O Natal era sempre uma das épocas mais desejadas lá em casa.
Os preparativos iniciavam-se, na boa tradição lusa no dia oito de Dezembro, dia de Nossa Senhora da Conceição.
O presépio, de figuras de barro pintado, tinha lugar de destaque, descansando em cima de um manto de musgo apanhado na serra.
A minha mãe fazia questão de ter um rebanho imenso de ovelhazinhas, quase todas em diferentes posições, acompanhadas por pastores. Havia também uma ponte e um lago de prata, com patinhos. No centro, para onde todas as personagens se dirigiam estava a cabana do Menino Jesus, ladeado por José, Maria, o burrinho e a vaca. Tudo era feito ao pormenor, com a minha ajuda. Ao longe os Reis Magos perscrutavam o horizonte, em busca da estrela, pendurada na cabana do menino. Eu imaginava as peripécias da viagem, e acrescentava sempre um pormenor ou outro… uns leões, porque tinha de haver leões no meio da travessia, uns crocodilos no lago, porque os patos tinham de passar por alguma provação e claro está, lobos, atendendo ao tamanho do rebanho. Infelizmente o resto da família não se comprazia com estas inovações, que após grande risota eram retiradas, independentemente dos meus protestos.

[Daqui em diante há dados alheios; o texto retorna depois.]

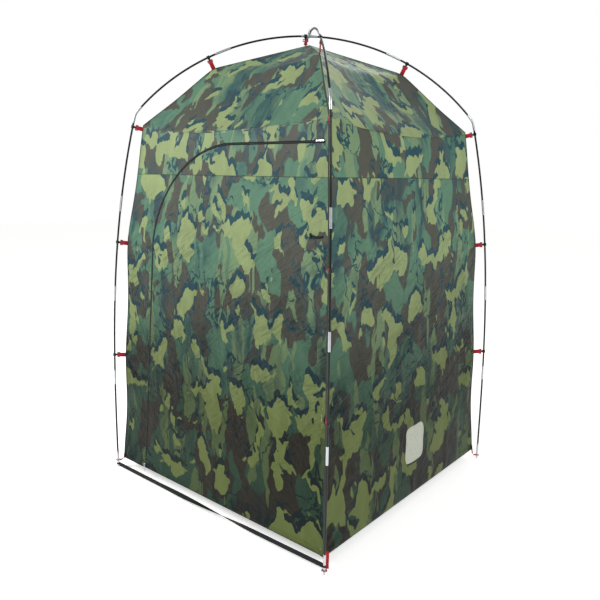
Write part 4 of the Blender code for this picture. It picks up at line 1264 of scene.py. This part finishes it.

A árvore de Natal era outra das “ Estrelas”, cheia de figurinhas, bolas e grinaldas, que passávamos horas a enrolar, pôr e dispor. Confesso que não me atraia tanto como o presépio. Para mim não passava de um pinheiro. Mas a sua escolha era uma verdadeira arte. Lembro-me que o meu pai, encarregue da compra, passava horas naquilo. Hoje, acho que seria algo só comparável à poda de um bonsai… tinha de se imaginar um pinheiro manso, aparentemente sem graça, com ar desgraçado e infeliz, enfeitado, cheio de bolinhas de todas as cores, grinaldas, fitas e luzes a acender e a apagar, e tudo isso já na sala.
- O que te parece este Olguinha? Olha, aquele também não está nada mal… Hummm… demasiado aberto… E aquele? O que achas daquele…Não sei… Está assim… meio para …
Eu fazia um sorriso amarelo. Bem me esforçava, mas achava-os a todos sem graça. A minha visão do pinheiro ideal estava a milhas dali, daquela espécie de feira, ao pé da Avenida Estados Unidos da América. O que eu queria mesmo, mesmo, era um daqueles lindos pinheiros nórdicos, de ramas para cima, como se via nos filmes, nem que fosse artificial… Mas a hipótese nem se punha. Para além de serem caríssimos, os meus pais eram tradicionalistas. O nosso país é Portugal, e em Portugal não há pinheiros nórdicos. Ponto final.
Ao fim do que parecia uma eternidade, o meu pai lá chegava a casa, carregando o pobre pinheiro, orgulhoso, mas temeroso. Após a epopeia da compra, tinha de passar pela prova real: a aprovação da minha mãe, que como é óbvio, acabava sempre por torcer o nariz, nem que fosse às escondidas… A visão claramente vista, a reluzir e arduamente conquistada, era do meu pai, não dela!
Seguia-se a fase da compra das prendas. Sim. Comprávamos presentes para familiares e amigos, mas é claro que as minhas prendas vinham pela chaminé, onde eu deixava o sapatinho. Era o próprio Menino Jesus que se encarregava da distribuição…
Foi assim, até ao dia em que eu, já desconfiada, voltei atrás, depois de a minha mãe me ter mandado expressamente descer para o carro, para ao pé do meu pai. Esse Natal seria passado em casa do meu tio, com os meus avós. Entrei na cozinha ainda a tempo de a ver a tentar esconder um dos presentes. Lembro-me de ter ficado numa amálgama de sensações contraditórias: se por um lado me sentia satisfeita – afinal, o Menino Jesus não deixava presentes na chaminé, eram mesmos os pais que os colocavam lá, por outro não podia deixar de sentir uma certa desilusão…
A verdade é que quando regressei à escola, depois das férias, e ouvi as descrições da noite de consoada, a chegada do menino Jesus eu me sentia maior e mais importante. Eu sabia. E nada podia mudar isso mesmo.